Çok sıkıldım! Bugün ayın 17'si, yine dertsiz,tasasis bir gün bitirdim derken yine sen geldin aklıma ve yine seni yazar oldu ellerim. Ama bu sefer sıkıntımı yazıyorum sana. Sıkılıyorum, hem de çok sıkılıyorum. Beklemekten mi yoksa belirsizlikten mi bilemiyorum…
Gün geçtikçe biraz daha yorulduğumu biraz daha direncimin kırıldığımı hissediyorum…
Saçlarım bile beyazlamıyor artık.
Yürüyüşüm bile değişti hissediyorum, gittikçe ‘’neden’’ diye sorduğum kişilere benziyorum. Hayattan büyük beklentileri olupta o beklentilere kavuşmayan yada onun için boşuna uğraşan kişilere özgü bir yürüyüşüm var biliyorum. O her işe koşar adım giden ben yok artık gibi hissediyorum.
Tıpkı yürüyüşüm gibi bedensel etkinlikleriminde yavaşladığını hissediyorum sanki.
Çok şey var içimde,
kimselere anlatamıyacak kadar çok var Hayâl.
Insan elindeki küçük çay bardağına içindekileri döktüğünde o bardağın büyüdüğünü anlıyormuş, o kadar büyüyormuşki çaydanlık dan semaverlere ufak bir muhabbetle uzuyormuş.
Ama ben içimde ne varsa sana Yanlızca Sana anlatmak istiyorum.
Anlıyormusun beni? İçimdeki sen olan halimi?
Anlamasan da olur ama içimdeki bu acıya ortak ol. Senin adın derde derman olsun.
Verecek çok şeyimde yok sana ama alırsan bir bardak çay ve yanında da ufak bir muhabbetim var soframda.
Hayâlim,
Bilirmisin aslında sen hayâl değilsin gibi geliyor bana.
Hayâl olan birinin ismini çocukluktan beri sevmek onu istemek onu düşünmek tesadüf olamaz..
Bu inişli çıkışlı hayatımda senin ismini hep ayrı sevip kolladım mavi gözlü Hayâlim.

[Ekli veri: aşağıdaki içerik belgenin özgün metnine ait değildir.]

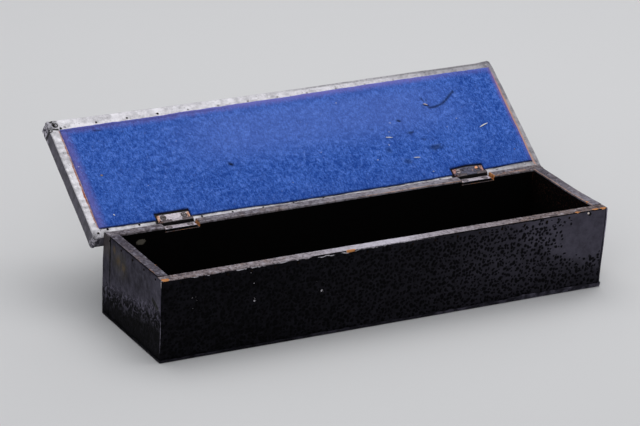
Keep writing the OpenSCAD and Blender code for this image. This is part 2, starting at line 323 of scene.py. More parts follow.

Şimdi ise bize düşen sadece birbirimizi tanıyacagimiz günü beklemek..
Seni bekliyorum ismini bile bilmediğim kişi.
Sıkılıyorum be Hayâl.
Neden bilmiyorum ama çok dertliyim bu aralar..

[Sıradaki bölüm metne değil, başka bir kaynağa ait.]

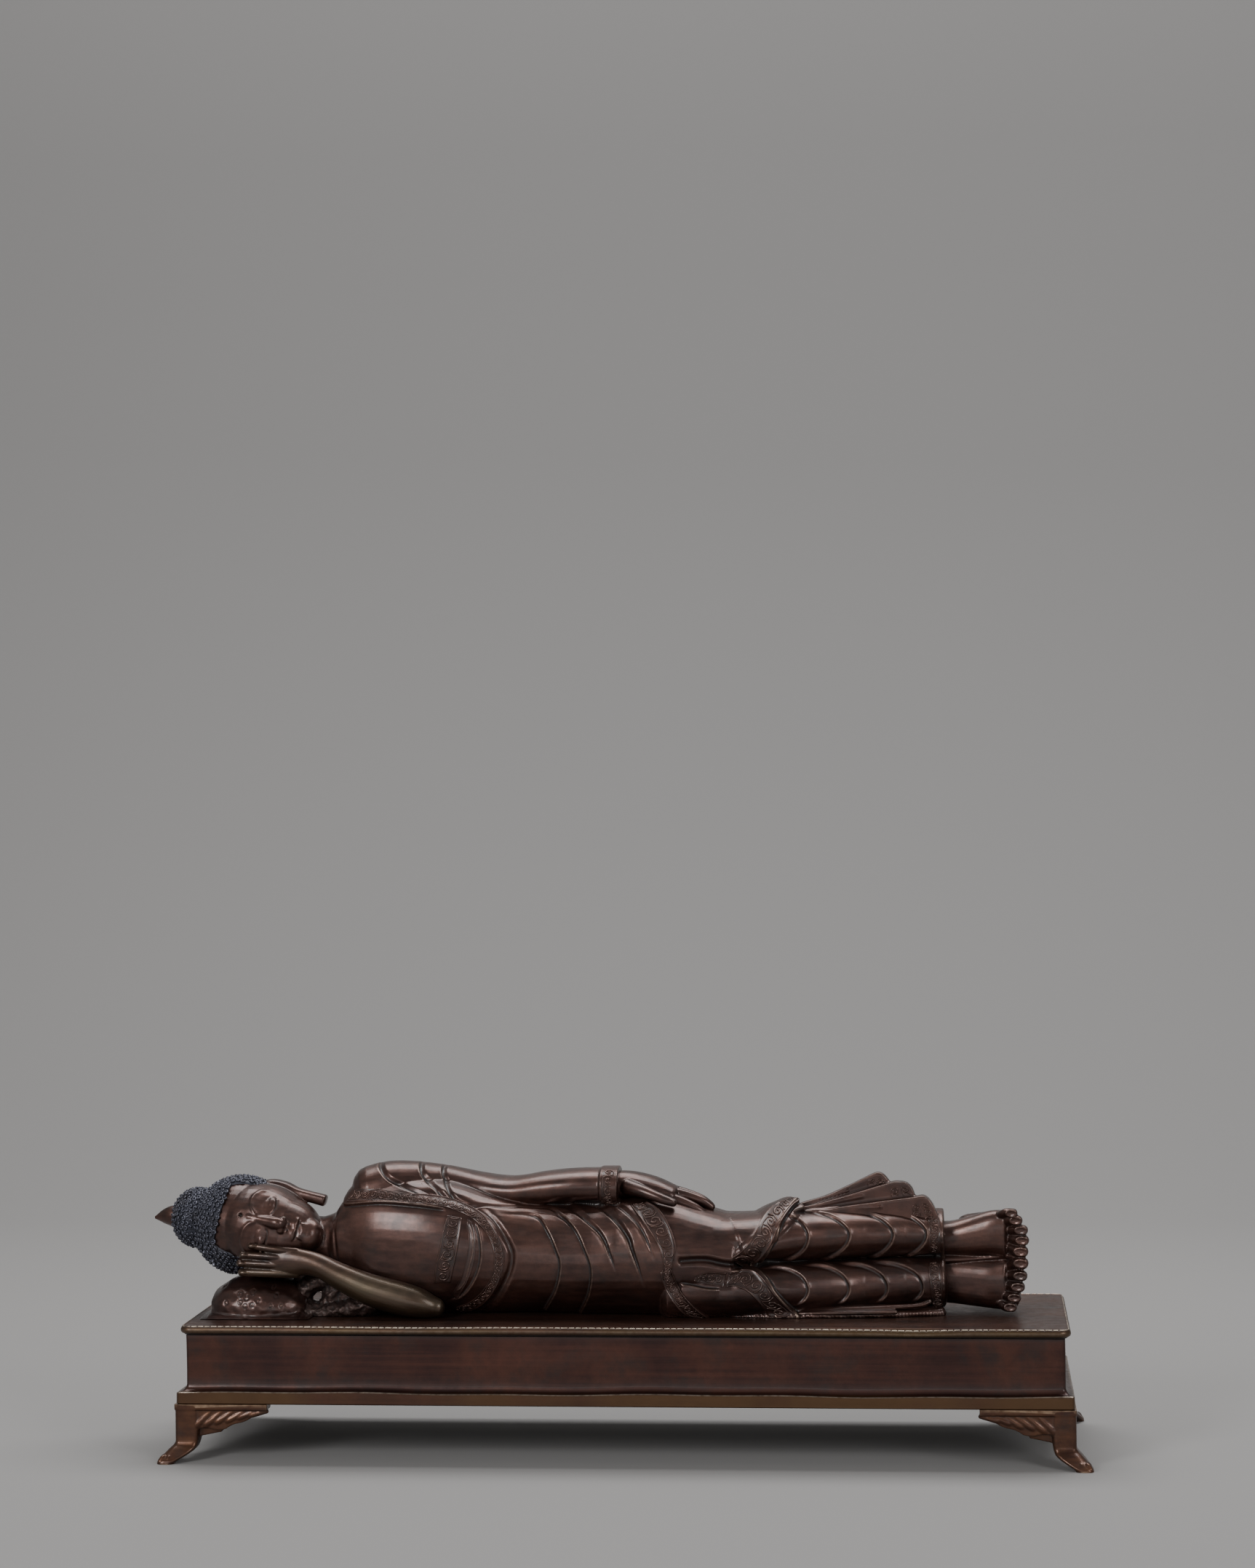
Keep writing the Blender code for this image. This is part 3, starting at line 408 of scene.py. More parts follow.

Keske sen olsanda sana anlatsam diyorum içimden dertlerimi.
Sen olsanda bu 3 günlük dünyayı birkez daha hatirlatsanda neden dertleniyorsun boş yere desen.
Of hayâl of..
Bu aralar öyle dertliyim öyle sıkıntılıyımki bırak dertlerimi seni bile yazamıyorum..

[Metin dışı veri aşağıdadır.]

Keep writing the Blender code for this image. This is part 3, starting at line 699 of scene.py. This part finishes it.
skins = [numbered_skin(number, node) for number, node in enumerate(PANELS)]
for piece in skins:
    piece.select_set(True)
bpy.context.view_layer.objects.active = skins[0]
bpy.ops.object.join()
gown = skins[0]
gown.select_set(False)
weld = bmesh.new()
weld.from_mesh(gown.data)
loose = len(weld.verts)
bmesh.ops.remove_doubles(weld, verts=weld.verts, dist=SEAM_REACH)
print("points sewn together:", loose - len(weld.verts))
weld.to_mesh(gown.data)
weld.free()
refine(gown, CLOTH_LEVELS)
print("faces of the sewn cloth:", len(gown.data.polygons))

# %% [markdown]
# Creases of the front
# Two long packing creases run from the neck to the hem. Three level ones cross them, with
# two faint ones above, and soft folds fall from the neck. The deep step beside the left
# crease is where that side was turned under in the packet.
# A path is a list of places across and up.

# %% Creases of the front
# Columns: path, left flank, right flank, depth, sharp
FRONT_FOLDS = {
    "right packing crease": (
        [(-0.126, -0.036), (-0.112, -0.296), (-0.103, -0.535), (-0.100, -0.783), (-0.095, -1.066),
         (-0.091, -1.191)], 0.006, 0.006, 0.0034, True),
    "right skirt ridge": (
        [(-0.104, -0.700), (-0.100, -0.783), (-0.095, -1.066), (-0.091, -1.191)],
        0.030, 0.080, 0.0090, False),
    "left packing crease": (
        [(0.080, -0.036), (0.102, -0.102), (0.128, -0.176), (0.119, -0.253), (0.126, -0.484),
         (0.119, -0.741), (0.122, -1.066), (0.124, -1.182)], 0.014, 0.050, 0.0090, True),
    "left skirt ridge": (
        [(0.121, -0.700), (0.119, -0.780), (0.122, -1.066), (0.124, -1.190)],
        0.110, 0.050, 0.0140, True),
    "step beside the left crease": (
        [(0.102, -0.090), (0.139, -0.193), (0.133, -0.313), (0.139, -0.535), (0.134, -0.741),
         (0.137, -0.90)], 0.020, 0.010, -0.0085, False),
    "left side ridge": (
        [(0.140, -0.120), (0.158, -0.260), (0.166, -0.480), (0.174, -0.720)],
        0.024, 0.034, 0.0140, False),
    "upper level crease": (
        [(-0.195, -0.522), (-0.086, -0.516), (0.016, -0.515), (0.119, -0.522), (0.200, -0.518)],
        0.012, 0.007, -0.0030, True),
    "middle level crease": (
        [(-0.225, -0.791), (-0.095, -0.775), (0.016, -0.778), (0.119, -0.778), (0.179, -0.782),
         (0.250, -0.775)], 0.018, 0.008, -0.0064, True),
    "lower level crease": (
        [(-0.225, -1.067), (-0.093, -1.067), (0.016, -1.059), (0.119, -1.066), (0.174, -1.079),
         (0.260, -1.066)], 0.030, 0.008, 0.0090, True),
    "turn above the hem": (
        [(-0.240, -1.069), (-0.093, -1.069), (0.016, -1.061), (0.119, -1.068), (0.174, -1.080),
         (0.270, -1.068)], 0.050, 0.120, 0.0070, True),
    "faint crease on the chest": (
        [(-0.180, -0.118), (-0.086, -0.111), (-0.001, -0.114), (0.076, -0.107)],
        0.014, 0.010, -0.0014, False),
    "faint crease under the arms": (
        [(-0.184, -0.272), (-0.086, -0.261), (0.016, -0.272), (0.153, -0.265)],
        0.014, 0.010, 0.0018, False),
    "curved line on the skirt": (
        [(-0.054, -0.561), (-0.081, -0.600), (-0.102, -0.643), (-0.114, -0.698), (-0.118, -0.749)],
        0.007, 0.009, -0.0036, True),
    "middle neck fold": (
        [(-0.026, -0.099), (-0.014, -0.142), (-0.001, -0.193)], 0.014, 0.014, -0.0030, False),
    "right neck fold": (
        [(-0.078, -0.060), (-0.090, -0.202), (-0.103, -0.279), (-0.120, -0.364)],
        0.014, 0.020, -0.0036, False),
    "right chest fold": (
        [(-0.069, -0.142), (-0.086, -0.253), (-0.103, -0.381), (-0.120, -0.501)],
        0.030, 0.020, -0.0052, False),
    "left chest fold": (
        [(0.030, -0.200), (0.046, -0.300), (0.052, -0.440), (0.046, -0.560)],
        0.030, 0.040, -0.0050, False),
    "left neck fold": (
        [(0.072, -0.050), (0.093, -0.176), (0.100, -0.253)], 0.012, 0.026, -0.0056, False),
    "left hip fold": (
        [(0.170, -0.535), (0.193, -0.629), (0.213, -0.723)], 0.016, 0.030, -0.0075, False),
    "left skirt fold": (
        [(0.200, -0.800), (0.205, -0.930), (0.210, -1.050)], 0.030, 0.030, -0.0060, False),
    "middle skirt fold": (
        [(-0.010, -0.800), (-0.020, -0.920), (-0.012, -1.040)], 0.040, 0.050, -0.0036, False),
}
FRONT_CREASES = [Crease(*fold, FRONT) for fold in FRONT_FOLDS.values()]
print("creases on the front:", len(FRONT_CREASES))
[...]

Bilirmisin? Ne demiş Mevlânâ:
Dert; Allah’ı gizlice çağırmana sebep olduğundan, bütün dünya malından daha üstündür.
Sana açtım teveccüh vakti ellerimi Allahım, sen bu içimdeki sıkıntıyı gider sen bu istemeden dert eddiğim durumdan beni çıkar, çıkar ki aklımdan ayetlerini hiç eksik etmeyeyim.
Buda geçer yâhu;
Hafizlik yapan birine hep hocalar şöyle der, "dışarıdaki insanlarla seytan bir kere ugraşir ama sizle 70 kere". Ben bunu resmen yaşiyorum hayâlim.
Bazen nekadar guzel geçerse geçsin yinede yoktan yere dertler basiyor bu nahoş gönlümü. Bilmiyorum hani bir elmayı kestiğin zaman güzelliğin den eser kalmazya. Bende kesilmiş elma gibiyim gelde tamamla beni sevdiğim.